Matchers are the building blocks of custom tags. Each matcher targets a different attribute of data access to check a certain condition. If the condition is true, the matcher creates the specified tag, which will be available when policy rules are evaluated. For example, to tag queries that access one or more databases in a data store, use the db_name matcher.

Database Matcher

Use this matcher to identify access to certain databases.

For example, the following will create the financial_data tag when querying any of the sales, finance or fin databases.

tags:
  - display_name: "Finance databases"
    tag: financial_data
    matcher_id: db_name
    matcher_data:
      match:
        - sales
        - finance
        - fin

To automatically create tags on every database that is accessed, add the {{db_name}} pattern to the tag name. For example, the following will create the data_sales tag when the sales database is accessed:

tags:
  - display_name: "Tag all DBs"
    tag: data_{{db_name}}
    matcher_id: db_name

Note: All tags generated for database objects will appear in lower case form

Schema Matcher

Use this matcher to identify access to certain schemas.

For example, the following will create the financial_data tag when querying the sales schema in any database or the finance schema in the db1 database:

tags:
  - display_name: "Finance schemas"
    tag: financial_data
    matcher_id: schema_name
    matcher_data:
      match:
        - sales
        - db1.finance

To automatically create tags on every schema that is accessed, add the {{schema_name}} pattern to the tag name. For example, the following will create the data_sales tag when the sales schema is accessed, in any database:

tags:
  - display_name: "Tag all schemas"
    tag: data_{{schema_name}}
    matcher_id: schema_name

Note: All tags generated for schema objects will appear in lower case form

Table Matcher

Use this matcher to identify access to certain tables.

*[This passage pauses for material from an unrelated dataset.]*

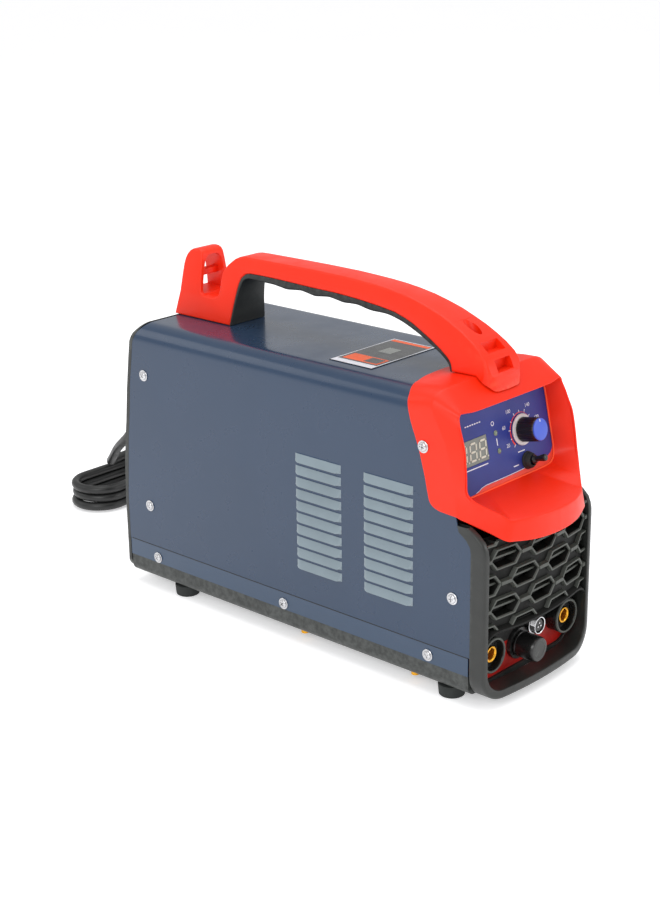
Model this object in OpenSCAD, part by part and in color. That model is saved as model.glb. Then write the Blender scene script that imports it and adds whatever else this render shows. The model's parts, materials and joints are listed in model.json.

For example, the following will create the financial_data tag when querying:

  • The deals table in any database and schema
  • The quotes table in the public schema in any database
  • The assets table in the shared schema in the finance database
tags:
  - display_name: "Finance tables"
    tag: financial_data
    matcher_id: table_name
    matcher_data:
      match:
        - deals
        - public.quotes
        - finance.shared.assets

To automatically create tags on every table that is accessed, add the {{table_name}} pattern to the tag name. For example, the following will create the table_plays tag when the plays table is accessed, in any schema or database:

tags:
  - display_name: "Tag all tables"
    tag: table_{{table_name}}
    matcher_id: table_name

Note: All tags generated for table objects will appear in lower case form

Column Matcher

Use this matcher to identify access to certain columns.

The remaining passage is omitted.